Walter Odermatt blickt zurück: «Weil wir mit Reto Schmidiger und Andrea Ellenberger in unserem Klub zwei Top-Talente hatten, habe ich mich mit Paul dafür stark gemacht, dass diese beiden ab der Oberstufe in der Schule eine besondere Förderung erhalten müssen. In ­diesem Skilager hatten wir die Möglichkeit, sehr tiefgründige Gespräche mit den Vertretern des Schulrats zu führen. So ist die Idee für die ­Begabtenförderung an der Schule in Hergiswil entstanden.»

Odermatt Senior erinnert aber daran, dass an den Gestaden des Vierwaldstättersees nicht alle von Anfang an begeistert waren von dieser Idee. «Wir mussten gegen einige Widerstände ankämpfen, aber der damalige Schulrat Alfonso Ventrone hat uns gemeinsam mit der kantonalen Bildungsdirektion enorm geholfen, so dass wir unser Vorhaben 2005 realisieren konnten.»

Mit Monika Wicki-Hess (56) wird die Begabtenförderung Hergiswil jetzt von einer Frau präsidiert, welche in den 80er-Jahren 26 Weltcuprennen (1 Sieg) bestritten hat. Weil die Cousine von Erika Hess gemeinsam mit Vize-Präsident Ruedi Amstutz ordentlich Sponsorengelder akquiriert, können in Hergiswil auch Ski-Talente gefördert werden, deren Eltern nicht zu den Grossverdienern gehören.

Christen wie Odermatt?

Seit 2005 leistet sich der Nidwaldner Verband auch einen vollamtlichen Jugendtrainer. Seit neun Jahren bekleidet Heiko Hepperle diesen Posten. Er wird unterstützt von Dominic Zimmermann (65-Prozent-Mandat). Derzeit kommen zwölf von Hepperles Nachwuchshoffnungen an der Hergiswiler Schule in den Genuss der Begabtenförderung. Der gebürtige Allgäuer ist begeistert vom Zusammenspiel zwischen Sport und Schule. «Die Schulleiterin Ursula Haas legt unseren Talenten wirklich nie Steine in den Weg wenn ich sie fürs Training benötige.»

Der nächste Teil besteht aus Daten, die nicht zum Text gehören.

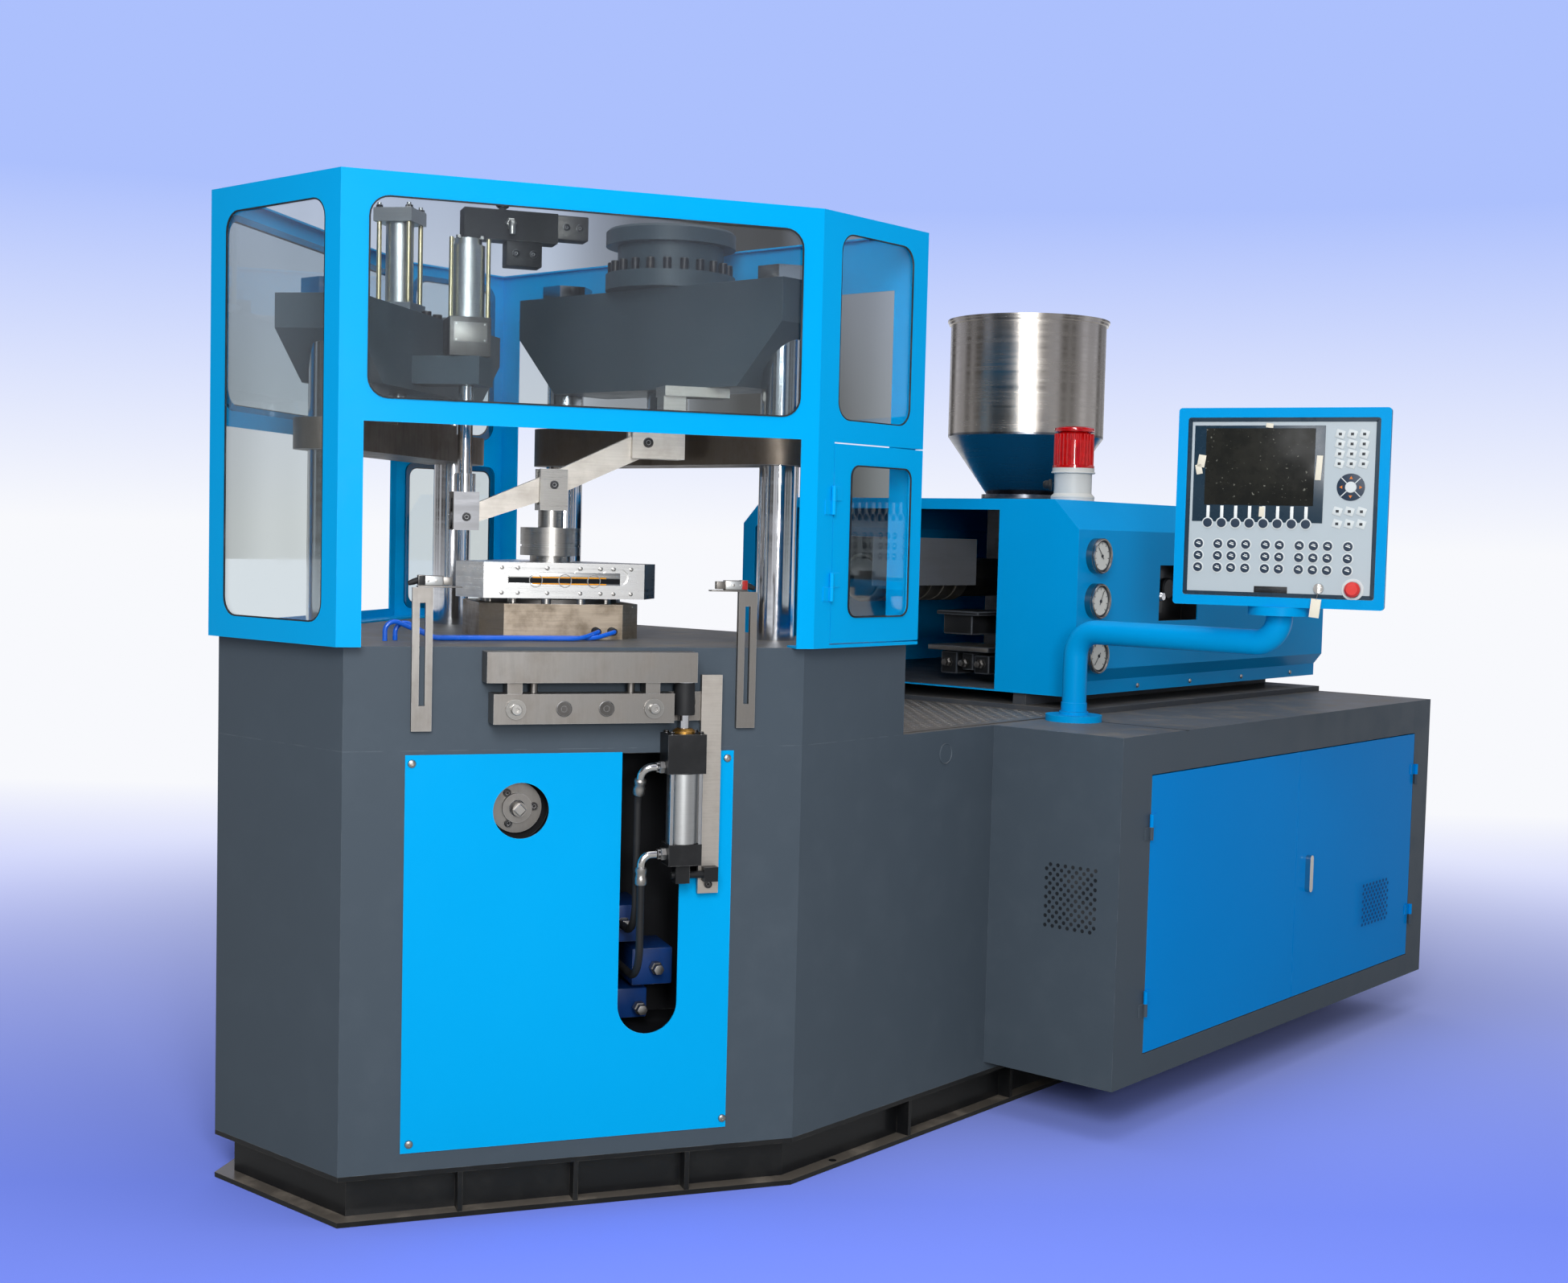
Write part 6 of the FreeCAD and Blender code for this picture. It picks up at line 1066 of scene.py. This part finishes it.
# terminal; a plate is x from and to, z from and to, rise, thickness, bevel and material
panelFace = -0.0563
terminalLook = {
    "screen": ((-0.197, 0.094, 1.4485, 1.6670, 0.0, 0.0010, 0.0004, 0),
               (-0.171, 0.073, 1.4865, 1.6610, 0.0010, 0.0008, 0.0004, 1)),
    "slot": ((-0.051, 0.023, 1.2890, 1.3035, 0.0, 0.0018, 0.0006, 0),
             (-0.046, 0.018, 1.2930, 1.2985, 0.0018, 0.0004, 0.0002, 1)),
    "border": (-0.2075, 0.2075, 1.2845, 1.6800, 0.002), "keyZ": (1.3975, 1.3705, 1.3435),
    "keyX": [-0.180, -0.136, -0.105, -0.073, -0.029, 0.002, 0.046, 0.077, 0.108, 0.152],
    "soft": (-0.161, 0.0313, 8, 1.4455), "padX": (0.126, 0.152, 0.178),
    "padZ": ((1.648, 1.626, 1.604, 1.582), (1.476, 1.448)), "cursor": (0.153, 1.530), "stop": (0.166, 1.302),
    "tag": (0.0925, -0.0795, 1.293)}


def plateOn(x0, x1, z0, z1, rise, thick, bevel, material):
    # a flat plate on the terminal's face
    return (addBlock, (x0, panelFace - rise - thick, z0), (x1, panelFace - rise, z1), bevel, terminalPlace,
            material)


makePiece("screen", "terminal", [petrolFilm, screenGlass],
          [plateOn(*plate) for plate in terminalLook["screen"]])
seal("panelBorder", terminalLook["border"], panelFace - 0.0006, terminalPlace, "terminal", 0.0012, 0.009,
     petrolFilm)
first, pitch, count, z = terminalLook["soft"]
softKeys = [(first + pitch * k, z) for k in range(count)]
padKeys = [(x, z) for heights in terminalLook["padZ"] for x in terminalLook["padX"] for z in heights]
keyPoints = [(terminalPlace, x, panelFace, z, out) for z in terminalLook["keyZ"]
             for x in terminalLook["keyX"]]
softPoints = [(terminalPlace, x, panelFace - 0.0010, z, out) for x, z in softKeys]
padPoints = [(terminalPlace, x, panelFace, z, out) for x, z in padKeys]
for name, piece, spots, material in (("keyRims", keyRim, keyPoints + softPoints, keyPale),
                                     ("keyDiscs", keyDisc, keyPoints + softPoints, keyFilm),
                                     ("keyMarks", keyMark, keyPoints, markPale),
                                     ("padKeys", keySquare, padPoints, keyPale)):
    growPiece(name, setOnPoints, {"Piece": piece, "Size": 1.0, "Material": material}, "terminal",
              source=pointMesh(spots))
makePiece("softKeyBars", "terminal", [markPale, markDark], [
    *(plateOn(x - 0.0036, x + 0.0036, 1.4580, 1.4850, 0.0010, 0.0005, 0.0002, 0) for x, z in softKeys),
    *(plateOn(x - 0.0035, x + 0.0035, z - 0.0032, z + 0.0032, 0.0014, 0.0003, 0.0001, 1)
      for x, z in padKeys)])
x, z = terminalLook["cursor"]
cursor = pointing(x, panelFace, z, out, terminalPlace)
forms = [(addTurned, [(0, 0), (0.0305, 0), (0.0305, 0.0008), (0.029, 0.0012), (0, 0.0012)], cursor, 40, 0),
         (addTurned, [(0, 0.0012), (0.0125, 0.0012), (0.0120, 0.0020), (0, 0.0022)], cursor, 28, 1)]
for k in range(4):
    arm, arrow = (cursor @ Matrix.Rotation(angle + k * math.pi / 2, 4, "Z") for angle in (math.pi / 4, 0))
    forms.append((addBlock, (0.0125, -0.0012, 0.0010), (0.0300, 0.0012, 0.0016), 0.0002, arm, 1))
    forms.append((addTurned, [(0, 0.0012), (0.0044, 0.0012), (0.0040, 0.0017), (0, 0.0017)],
                  moved(arrow, 0.0205, 0), 3, 2))
makePiece("cursorPad", "terminal", [keyFilm, keyPale, arrowOrange], forms)
makePiece("cardSlot", "terminal", [blackAnodised, sealRubber],
          [plateOn(*plate) for plate in terminalLook["slot"]])

# scraps of tape: x, z, half the width, half the height and how far each leans
tapes = [(-0.1795, 1.586, 0.0085, 0.014, 0.16), (-0.185, 1.567, 0.007, 0.011, -0.2),
         (0.0825, 1.5725, 0.0065, 0.0275, 0.06), (-0.029, 1.667, 0.008, 0.005, 0.1),
         (-0.040, 1.4725, 0.006, 0.0115, 0.04)]
makePiece("filmTape", "terminal", [paperTape], [
    (addBlock, (-across, 0, -tall), (across, 0.0003, tall), 0.0001,
     moved(terminalPlace, x, panelFace - 0.0022, z) @ Matrix.Rotation(lean, 4, "Y"))
    for x, z, across, tall, lean in tapes])
x, z = terminalLook["stop"]
makePiece("stopCollar", "terminal", [keyPale], [
    (addTurned, [(0.0182, 0.0), (0.0245, 0.0), (0.0245, 0.0012), (0.0232, 0.0022), (0.0182, 0.0022),
                 (0.0182, 0.0)], pointing(x, panelFace, z, out, terminalPlace), 40)])
tag = moved(terminalPlace, *terminalLook["tag"]) @ Matrix.Rotation(0.10, 4, "Y")
makePiece("keyTag", "key_switch", [paperTape, boltSteel], [
    (addBlock, (-0.011, -0.0004, -0.056), (0.011, 0.0004, -0.014), 0.0002, tag, 0),
    (addTube, [(0, 0.0006, 0.004), (0.0015, -0.0012, -0.006), (0, 0.0, -0.017)], 0.0006, 6, tag, 1)])
print("terminal dressed")

for piece in prototypes:
    bpy.data.objects.remove(piece)

# stage, lamps and camera
horizon = srgb(248, 249, 253)
stageLook = {"near": srgb(128, 148, 250), "band": (-1.5, 4.6), "fade": (1.9, 4.6), "far": (7.0, 15.0),
             "bounce": (0.42, 0.42, 0.42, 1), "mirror": srgb(176, 176, 176), "half": 60, "low": -0.001}


def shown(tree):
    # one where the eye, a mirror or a pane looks at the stage
    light = tree.nodes.new("ShaderNodeLightPath").outputs
    direct = maths(tree, light["Is Camera Ray"], light["Is Transmission Ray"], "MAXIMUM")
    return maths(tree, direct, light["Is Glossy Ray"], "MAXIMUM"), light["Is Glossy Ray"]


floorPaint, tree, shader = emptyMaterial("studioFloor")
seen, glossy = shown(tree)
spot = ownSpot(tree)
along = addNode(tree, "ShaderNodeVectorMath", {0: spot, 1: (-0.65, 0.76, 0)}, "Value",
                operation="DOT_PRODUCT")
near = mixColours(tree, glossy, stageLook["near"], stageLook["mirror"])
offset = addNode(tree, "ShaderNodeVectorMath", {0: spot, 1: (-0.3, 0.3, 0)})
away = addNode(tree, "ShaderNodeVectorMath", {0: offset}, "Value", operation="LENGTH")
whiter = maths(tree, ramp(tree, along, *stageLook["band"]), ramp(tree, away, *stageLook["far"]), "MAXIMUM")
pale = mixColours(tree, whiter, near, horizon)
setInputs(tree, shader, {"Base Color": mixColours(tree, seen, stageLook["bounce"], pale), "Roughness": 0.8,
          "Specular IOR Level": 0.0})
faded = ramp(tree, away, *stageLook["fade"], "SMOOTHSTEP")
glow = addNode(tree, "ShaderNodeEmission", {"Color": pale, "Strength": 1.0})
both = addNode(tree, "ShaderNodeMixShader", {0: maths(tree, faded, seen), 1: shader.outputs[0], 2: glow})
tree.links.new(both, tree.nodes["Material Output"].inputs["Surface"])
half, low = stageLook["half"], stageLook["low"]
mesh = bpy.data.meshes.new("studioFloor")
mesh.from_pydata([(-half, -half, low), (half, -half, low), (half, half, low), (-half, half, low)], [],
                 [(0, 1, 2, 3)])
floor = bpy.data.objects.new("studioFloor", mesh)
mesh.materials.append(floorPaint)
bpy.context.scene.collection.objects.link(floor)

world = bpy.data.worlds.new("studio")
bpy.context.scene.world = world
world.use_nodes = True
tree = world.node_tree
tree.nodes.clear()
seen, glossy = shown(tree)
way = addNode(tree, "ShaderNodeTexCoord", output="Generated")
backdrop = mixColours(tree, ramp(tree, heightOf(tree, way), 0.0, 0.17), horizon, srgb(172, 192, 253))
upright = addNode(tree, "ShaderNodeMapping", {"Vector": way, "Scale": (2.6, 2.6, 0.25)})
streaks = ramp(tree, noise(tree, upright, 1.0, 4, 0.6), 0.44, 0.60)
warm = mixColours(tree, 0.55, backdrop, (0.86, 0.84, 0.80, 1))
flags = mixColours(tree, streaks, (0.07, 0.065, 0.06, 1), warm)
room = mixColours(tree, seen, (0.36, 0.37, 0.39, 1), backdrop)
sky = mixColours(tree, glossy, room, flags)
background = addNode(tree, "ShaderNodeBackground", {"Color": sky, "Strength": 1.0})
tree.links.new(background, tree.nodes.new("ShaderNodeOutputWorld").inputs[0])

for name, spot, target, size, power in (("keyLamp", (3.4, -4.9, 3.2), (0.3, -1.5, 1.2), 1.8, 160),
                                        ("topLamp", (0.6, -0.6, 5.2), (0.3, -0.4, 1.0), 4.0, 95),
                                        ("frontLamp", (3.9, -4.1, 1.7), (0.3, -0.9, 1.2), 0.6, 62)):
    data = bpy.data.lights.new(name, "AREA")
    data.shape = "RECTANGLE"
    data.size = data.size_y = size
    data.energy = power
    lamp = bpy.data.objects.new(name, data)
    lamp.location = spot
    lamp.rotation_euler = (Vector(target) - Vector(spot)).to_track_quat("-Z", "Y").to_euler()
    bpy.context.scene.collection.objects.link(lamp)

bearing = {"yaw": 40.54, "pitch": -3.20, "roll": 1.42, "lens": 43.22, "spot": (3.243, -4.312, 1.390)}
yaw, pitch, roll = (math.radians(bearing[key]) for key in ("yaw", "pitch", "roll"))
ahead = Vector((-math.sin(yaw) * math.cos(pitch), math.cos(yaw) * math.cos(pitch), math.sin(pitch)))
side = Vector((math.cos(yaw), math.sin(yaw), 0))
above = side.cross(ahead)
across = side * math.cos(roll) + above * math.sin(roll)
upwards = above * math.cos(roll) - side * math.sin(roll)
camera = bpy.data.objects.new("camera", bpy.data.cameras.new("camera"))
camera.data.sensor_width = 36
camera.data.lens = bearing["lens"]
camera.data.clip_end = 200
turn = Matrix((across, upwards, -ahead)).transposed().to_4x4()
camera.matrix_world = Matrix.Translation(bearing["spot"]) @ turn
bpy.context.scene.collection.objects.link(camera)
bpy.context.scene.camera = camera
bpy.context.scene.view_settings.view_transform = "Standard"

print("scene ready")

Hepperle lobt vor allem die Flexibilität der Schulleitung: «Normalerweise trainieren wir am Dienstag-, Mittwoch- und Freitagvormittag auf der Ski-Piste. Die Schulleitung bereitet uns aber auch keine Probleme, wenn ich meine Athleten aufgrund einer Wetterveränderung kurzfristig an einem anderen Tag aufbiete.»

Und dank diesem flexiblen Schulsystem scheint mit Andre Christen bereits der nächste Marco Odermatt heranzuwachsen. Der 14-Jährige stammt wie Slalom-Legende Dölf «Dachs» Mathis (82) aus Oberrickenbach. «Ich habe Marco trainiert, als er 14 war. Und jetzt ­erinnert mich Andre wirklich ganz stark an den Odi von damals», sagt Hepperle. «Andre fährt wirklich überdurchschnittlich schnell Ski. Wenn er gesund bleibt, hat er alle Voraussetzungen, um wie Marco Odermatt eine ganz grosse Karriere zu machen.»